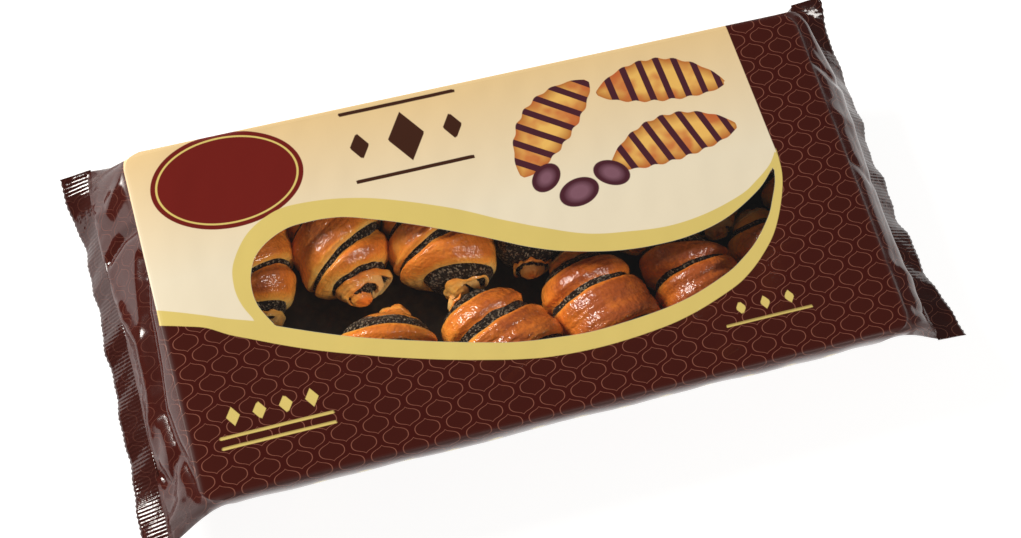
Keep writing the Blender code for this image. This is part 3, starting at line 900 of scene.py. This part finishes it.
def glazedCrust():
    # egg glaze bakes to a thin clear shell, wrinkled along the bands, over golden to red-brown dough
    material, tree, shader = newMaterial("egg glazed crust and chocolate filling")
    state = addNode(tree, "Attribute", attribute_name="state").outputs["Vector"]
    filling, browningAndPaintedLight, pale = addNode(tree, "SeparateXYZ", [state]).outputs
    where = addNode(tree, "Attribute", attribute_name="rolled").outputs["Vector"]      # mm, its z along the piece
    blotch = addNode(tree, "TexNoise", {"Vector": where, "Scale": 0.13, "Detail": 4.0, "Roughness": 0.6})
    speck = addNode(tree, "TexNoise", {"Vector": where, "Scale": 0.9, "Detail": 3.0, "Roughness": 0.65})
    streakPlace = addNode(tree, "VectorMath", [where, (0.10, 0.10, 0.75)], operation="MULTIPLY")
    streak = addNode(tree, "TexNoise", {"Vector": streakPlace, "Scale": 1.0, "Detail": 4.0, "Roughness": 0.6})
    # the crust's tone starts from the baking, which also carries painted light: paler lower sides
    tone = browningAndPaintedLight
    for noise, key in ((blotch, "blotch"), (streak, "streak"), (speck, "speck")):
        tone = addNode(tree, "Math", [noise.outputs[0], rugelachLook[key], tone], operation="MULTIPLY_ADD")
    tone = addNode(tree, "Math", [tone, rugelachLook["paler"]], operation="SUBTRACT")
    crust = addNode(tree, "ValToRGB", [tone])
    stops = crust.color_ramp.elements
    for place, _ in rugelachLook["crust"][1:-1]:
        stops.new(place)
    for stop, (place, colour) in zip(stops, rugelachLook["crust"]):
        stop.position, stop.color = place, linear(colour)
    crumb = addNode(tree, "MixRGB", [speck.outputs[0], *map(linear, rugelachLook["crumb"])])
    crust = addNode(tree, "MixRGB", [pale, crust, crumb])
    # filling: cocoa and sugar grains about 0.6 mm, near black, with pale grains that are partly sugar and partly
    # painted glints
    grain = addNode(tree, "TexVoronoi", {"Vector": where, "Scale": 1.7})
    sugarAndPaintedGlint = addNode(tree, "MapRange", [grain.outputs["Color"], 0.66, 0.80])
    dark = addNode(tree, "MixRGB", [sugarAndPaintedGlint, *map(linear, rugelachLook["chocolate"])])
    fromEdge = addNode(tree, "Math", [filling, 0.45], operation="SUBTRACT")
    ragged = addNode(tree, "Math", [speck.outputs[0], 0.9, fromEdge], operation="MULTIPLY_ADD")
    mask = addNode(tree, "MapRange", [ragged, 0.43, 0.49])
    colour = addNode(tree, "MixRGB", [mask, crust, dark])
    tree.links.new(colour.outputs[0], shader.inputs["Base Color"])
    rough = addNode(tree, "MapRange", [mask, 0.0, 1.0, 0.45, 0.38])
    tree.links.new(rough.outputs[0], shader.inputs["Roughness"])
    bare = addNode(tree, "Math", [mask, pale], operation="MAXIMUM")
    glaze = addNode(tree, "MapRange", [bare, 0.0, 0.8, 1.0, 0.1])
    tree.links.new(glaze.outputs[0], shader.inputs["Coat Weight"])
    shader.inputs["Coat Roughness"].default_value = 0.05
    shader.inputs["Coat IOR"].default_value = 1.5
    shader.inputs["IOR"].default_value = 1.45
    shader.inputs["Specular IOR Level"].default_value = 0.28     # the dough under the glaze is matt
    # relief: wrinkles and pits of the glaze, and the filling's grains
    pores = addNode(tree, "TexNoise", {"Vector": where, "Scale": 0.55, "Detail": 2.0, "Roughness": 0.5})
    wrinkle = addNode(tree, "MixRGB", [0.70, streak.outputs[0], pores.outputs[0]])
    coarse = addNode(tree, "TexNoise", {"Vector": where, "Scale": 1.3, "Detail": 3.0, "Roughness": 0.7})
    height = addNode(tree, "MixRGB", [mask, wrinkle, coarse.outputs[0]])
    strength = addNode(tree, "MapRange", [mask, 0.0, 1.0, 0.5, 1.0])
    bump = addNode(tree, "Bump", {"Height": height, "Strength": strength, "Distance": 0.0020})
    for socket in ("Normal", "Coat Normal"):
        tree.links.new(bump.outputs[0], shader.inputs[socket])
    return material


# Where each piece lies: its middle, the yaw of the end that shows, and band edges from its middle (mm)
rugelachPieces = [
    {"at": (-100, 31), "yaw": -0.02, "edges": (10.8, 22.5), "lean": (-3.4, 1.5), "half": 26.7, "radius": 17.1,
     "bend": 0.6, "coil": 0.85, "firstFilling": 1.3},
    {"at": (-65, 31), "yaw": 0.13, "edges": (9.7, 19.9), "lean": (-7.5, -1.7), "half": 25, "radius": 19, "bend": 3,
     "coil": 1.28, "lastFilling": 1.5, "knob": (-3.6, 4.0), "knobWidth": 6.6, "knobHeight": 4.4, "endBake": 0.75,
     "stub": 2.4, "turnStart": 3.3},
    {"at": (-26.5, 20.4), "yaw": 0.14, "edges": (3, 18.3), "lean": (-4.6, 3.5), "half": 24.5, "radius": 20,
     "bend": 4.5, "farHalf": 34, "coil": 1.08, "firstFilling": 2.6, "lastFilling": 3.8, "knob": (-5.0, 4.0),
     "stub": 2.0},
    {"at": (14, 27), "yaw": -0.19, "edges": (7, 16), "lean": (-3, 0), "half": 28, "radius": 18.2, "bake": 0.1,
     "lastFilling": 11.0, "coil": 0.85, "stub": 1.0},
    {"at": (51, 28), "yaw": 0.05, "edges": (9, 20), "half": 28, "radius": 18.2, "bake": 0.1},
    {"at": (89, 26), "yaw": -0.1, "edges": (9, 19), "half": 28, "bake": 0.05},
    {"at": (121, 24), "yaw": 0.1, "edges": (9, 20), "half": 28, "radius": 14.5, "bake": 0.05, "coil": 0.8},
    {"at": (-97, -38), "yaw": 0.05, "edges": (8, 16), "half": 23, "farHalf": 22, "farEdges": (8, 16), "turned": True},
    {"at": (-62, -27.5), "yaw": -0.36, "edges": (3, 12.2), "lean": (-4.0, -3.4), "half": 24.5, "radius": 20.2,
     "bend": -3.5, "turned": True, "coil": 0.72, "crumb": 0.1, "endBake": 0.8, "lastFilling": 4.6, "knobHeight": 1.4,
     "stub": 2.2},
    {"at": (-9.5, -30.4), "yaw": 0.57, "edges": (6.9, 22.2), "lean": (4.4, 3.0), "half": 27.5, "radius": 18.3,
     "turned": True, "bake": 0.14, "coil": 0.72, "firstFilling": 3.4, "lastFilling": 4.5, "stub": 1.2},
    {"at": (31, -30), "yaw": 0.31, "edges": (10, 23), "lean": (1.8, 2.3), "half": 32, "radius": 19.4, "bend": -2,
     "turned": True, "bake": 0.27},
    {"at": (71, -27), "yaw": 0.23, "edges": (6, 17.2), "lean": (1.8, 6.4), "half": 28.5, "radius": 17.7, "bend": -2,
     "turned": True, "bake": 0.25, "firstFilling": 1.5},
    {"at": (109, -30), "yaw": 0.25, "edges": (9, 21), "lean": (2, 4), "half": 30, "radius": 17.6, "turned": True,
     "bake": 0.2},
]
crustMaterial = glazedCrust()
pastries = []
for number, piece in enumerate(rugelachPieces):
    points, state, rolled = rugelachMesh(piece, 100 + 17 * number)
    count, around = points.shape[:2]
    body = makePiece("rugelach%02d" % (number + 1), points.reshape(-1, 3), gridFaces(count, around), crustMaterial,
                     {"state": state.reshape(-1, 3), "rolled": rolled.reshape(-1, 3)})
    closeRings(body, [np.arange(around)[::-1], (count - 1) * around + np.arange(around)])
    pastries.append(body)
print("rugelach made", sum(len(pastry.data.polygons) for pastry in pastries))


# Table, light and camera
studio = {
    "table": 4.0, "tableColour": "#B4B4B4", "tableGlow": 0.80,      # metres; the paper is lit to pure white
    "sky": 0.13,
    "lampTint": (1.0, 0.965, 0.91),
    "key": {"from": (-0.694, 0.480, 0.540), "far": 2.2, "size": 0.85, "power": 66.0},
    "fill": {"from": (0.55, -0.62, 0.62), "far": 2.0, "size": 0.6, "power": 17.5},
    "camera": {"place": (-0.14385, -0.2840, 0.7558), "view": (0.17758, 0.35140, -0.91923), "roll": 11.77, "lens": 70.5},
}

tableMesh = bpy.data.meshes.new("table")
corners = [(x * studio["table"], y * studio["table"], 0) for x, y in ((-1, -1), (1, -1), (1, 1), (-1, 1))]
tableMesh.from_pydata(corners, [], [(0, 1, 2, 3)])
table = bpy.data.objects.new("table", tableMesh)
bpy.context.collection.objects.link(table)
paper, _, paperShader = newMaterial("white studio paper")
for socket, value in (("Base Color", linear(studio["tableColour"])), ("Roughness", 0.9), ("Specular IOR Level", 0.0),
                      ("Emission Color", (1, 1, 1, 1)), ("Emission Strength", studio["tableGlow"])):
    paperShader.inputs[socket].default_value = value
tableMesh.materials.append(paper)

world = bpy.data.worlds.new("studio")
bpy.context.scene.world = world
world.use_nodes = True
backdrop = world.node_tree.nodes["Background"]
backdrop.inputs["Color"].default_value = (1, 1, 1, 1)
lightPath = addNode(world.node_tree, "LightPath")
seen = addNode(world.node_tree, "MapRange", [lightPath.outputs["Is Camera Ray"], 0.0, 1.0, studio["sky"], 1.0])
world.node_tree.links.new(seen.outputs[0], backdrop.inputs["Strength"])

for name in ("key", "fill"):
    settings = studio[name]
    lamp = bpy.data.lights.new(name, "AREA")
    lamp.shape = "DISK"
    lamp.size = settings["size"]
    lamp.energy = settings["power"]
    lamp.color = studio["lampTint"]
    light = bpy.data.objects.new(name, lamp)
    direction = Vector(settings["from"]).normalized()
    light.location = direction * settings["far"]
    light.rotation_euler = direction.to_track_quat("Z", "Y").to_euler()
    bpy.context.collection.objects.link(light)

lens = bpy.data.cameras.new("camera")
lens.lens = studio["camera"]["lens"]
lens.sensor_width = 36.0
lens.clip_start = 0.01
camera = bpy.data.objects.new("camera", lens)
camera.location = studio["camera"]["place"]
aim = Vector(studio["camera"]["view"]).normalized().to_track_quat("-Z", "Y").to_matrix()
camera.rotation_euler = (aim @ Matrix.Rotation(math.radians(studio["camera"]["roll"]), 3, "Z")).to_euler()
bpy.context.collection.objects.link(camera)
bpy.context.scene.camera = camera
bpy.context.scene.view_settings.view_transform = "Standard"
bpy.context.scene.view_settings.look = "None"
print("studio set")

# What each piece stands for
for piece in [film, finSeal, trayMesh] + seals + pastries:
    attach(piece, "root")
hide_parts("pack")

========================================

### Exercise goal
Search the data for "scene". Copy every matching line.

### Result of the task
Keep writing the Blender code for this image. This is part 3, starting at line 900 of scene.py. This part finishes it.
bpy.context.scene.world = world
bpy.context.scene.camera = camera
bpy.context.scene.view_settings.view_transform = "Standard"
bpy.context.scene.view_settings.look = "None"